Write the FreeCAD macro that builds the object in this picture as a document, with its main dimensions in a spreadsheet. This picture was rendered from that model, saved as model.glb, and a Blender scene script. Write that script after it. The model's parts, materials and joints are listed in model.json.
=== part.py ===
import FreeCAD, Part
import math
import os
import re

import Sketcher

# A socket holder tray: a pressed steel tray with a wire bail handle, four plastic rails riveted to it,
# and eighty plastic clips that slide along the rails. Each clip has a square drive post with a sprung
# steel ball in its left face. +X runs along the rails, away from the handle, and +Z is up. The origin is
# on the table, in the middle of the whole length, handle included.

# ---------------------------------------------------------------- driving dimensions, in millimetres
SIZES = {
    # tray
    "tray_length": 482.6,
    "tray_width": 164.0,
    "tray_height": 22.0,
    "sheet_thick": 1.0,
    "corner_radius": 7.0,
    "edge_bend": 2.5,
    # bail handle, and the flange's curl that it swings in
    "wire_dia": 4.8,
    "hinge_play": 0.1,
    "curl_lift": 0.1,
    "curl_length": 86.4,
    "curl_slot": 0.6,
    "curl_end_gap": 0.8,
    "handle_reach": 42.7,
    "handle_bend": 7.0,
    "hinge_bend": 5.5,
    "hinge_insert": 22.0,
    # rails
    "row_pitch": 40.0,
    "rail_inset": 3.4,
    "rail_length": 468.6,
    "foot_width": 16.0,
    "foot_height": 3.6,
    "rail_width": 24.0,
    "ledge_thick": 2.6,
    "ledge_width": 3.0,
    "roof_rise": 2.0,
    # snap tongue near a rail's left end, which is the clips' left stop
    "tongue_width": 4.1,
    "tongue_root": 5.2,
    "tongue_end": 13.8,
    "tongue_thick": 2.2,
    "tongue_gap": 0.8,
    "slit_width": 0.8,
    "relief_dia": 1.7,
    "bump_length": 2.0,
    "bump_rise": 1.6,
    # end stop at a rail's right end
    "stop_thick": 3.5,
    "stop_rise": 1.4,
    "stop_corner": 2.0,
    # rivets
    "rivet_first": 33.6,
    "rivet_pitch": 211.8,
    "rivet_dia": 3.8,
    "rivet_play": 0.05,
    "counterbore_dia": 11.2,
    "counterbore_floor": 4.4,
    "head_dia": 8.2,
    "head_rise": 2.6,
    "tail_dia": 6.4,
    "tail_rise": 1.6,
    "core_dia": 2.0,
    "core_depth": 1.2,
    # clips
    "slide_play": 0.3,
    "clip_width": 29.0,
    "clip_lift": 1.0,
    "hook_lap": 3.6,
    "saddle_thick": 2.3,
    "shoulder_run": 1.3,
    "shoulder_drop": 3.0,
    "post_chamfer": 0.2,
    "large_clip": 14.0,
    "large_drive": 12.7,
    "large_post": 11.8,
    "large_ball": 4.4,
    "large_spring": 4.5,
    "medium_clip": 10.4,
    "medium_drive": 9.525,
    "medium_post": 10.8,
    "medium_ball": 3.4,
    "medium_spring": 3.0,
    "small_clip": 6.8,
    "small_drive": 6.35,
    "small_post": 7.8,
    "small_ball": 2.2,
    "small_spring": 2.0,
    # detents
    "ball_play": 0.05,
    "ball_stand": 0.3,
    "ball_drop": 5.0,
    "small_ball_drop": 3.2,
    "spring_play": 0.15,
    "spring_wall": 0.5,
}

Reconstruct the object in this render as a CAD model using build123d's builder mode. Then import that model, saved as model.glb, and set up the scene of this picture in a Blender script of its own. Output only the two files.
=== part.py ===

================================

> What you need to do
Write out every entry word for word.

> Exercise result
Write the FreeCAD macro that builds the object in this picture as a document, with its main dimensions in a spreadsheet. This picture was rendered from that model, saved as model.glb, and a Blender scene script. Write that script after it. The model's parts, materials and joints are listed in model.json.
=== part.py ===
import FreeCAD, Part
import math
import os
import re

import Sketcher

# A socket holder tray: a pressed steel tray with a wire bail handle, four plastic rails riveted to it,
# and eighty plastic clips that slide along the rails. Each clip has a square drive post with a sprung
# steel ball in its left face. +X runs along the rails, away from the handle, and +Z is up. The origin is
# on the table, in the middle of the whole length, handle included.

# ---------------------------------------------------------------- driving dimensions, in millimetres
SIZES = {
    # tray
    "tray_length": 482.6,
    "tray_width": 164.0,
    "tray_height": 22.0,
    "sheet_thick": 1.0,
    "corner_radius": 7.0,
    "edge_bend": 2.5,
    # bail handle, and the flange's curl that it swings in
    "wire_dia": 4.8,
    "hinge_play": 0.1,
    "curl_lift": 0.1,
    "curl_length": 86.4,
    "curl_slot": 0.6,
    "curl_end_gap": 0.8,
    "handle_reach": 42.7,
    "handle_bend": 7.0,
    "hinge_bend": 5.5,
    "hinge_insert": 22.0,
    # rails
    "row_pitch": 40.0,
    "rail_inset": 3.4,
    "rail_length": 468.6,
    "foot_width": 16.0,
    "foot_height": 3.6,
    "rail_width": 24.0,
    "ledge_thick": 2.6,
    "ledge_width": 3.0,
    "roof_rise": 2.0,
    # snap tongue near a rail's left end, which is the clips' left stop
    "tongue_width": 4.1,
    "tongue_root": 5.2,
    "tongue_end": 13.8,
    "tongue_thick": 2.2,
    "tongue_gap": 0.8,
    "slit_width": 0.8,
    "relief_dia": 1.7,
    "bump_length": 2.0,
    "bump_rise": 1.6,
    # end stop at a rail's right end
    "stop_thick": 3.5,
    "stop_rise": 1.4,
    "stop_corner": 2.0,
    # rivets
    "rivet_first": 33.6,
    "rivet_pitch": 211.8,
    "rivet_dia": 3.8,
    "rivet_play": 0.05,
    "counterbore_dia": 11.2,
    "counterbore_floor": 4.4,
    "head_dia": 8.2,
    "head_rise": 2.6,
    "tail_dia": 6.4,
    "tail_rise": 1.6,
    "core_dia": 2.0,
    "core_depth": 1.2,
    # clips
    "slide_play": 0.3,
    "clip_width": 29.0,
    "clip_lift": 1.0,
    "hook_lap": 3.6,
    "saddle_thick": 2.3,
    "shoulder_run": 1.3,
    "shoulder_drop": 3.0,
    "post_chamfer": 0.2,
    "large_clip": 14.0,
    "large_drive": 12.7,
    "large_post": 11.8,
    "large_ball": 4.4,
    "large_spring": 4.5,
    "medium_clip": 10.4,
    "medium_drive": 9.525,
    "medium_post": 10.8,
    "medium_ball": 3.4,
    "medium_spring": 3.0,
    "small_clip": 6.8,
    "small_drive": 6.35,
    "small_post": 7.8,
    "small_ball": 2.2,
    "small_spring": 2.0,
    # detents
    "ball_play": 0.05,
    "ball_stand": 0.3,
    "ball_drop": 5.0,
    "small_ball_drop": 3.2,
    "spring_play": 0.15,
    "spring_wall": 0.5,
}

Reconstruct the object in this render as a CAD model using build123d's builder mode. Then import that model, saved as model.glb, and set up the scene of this picture in a Blender script of its own. Output only the two files.
=== part.py ===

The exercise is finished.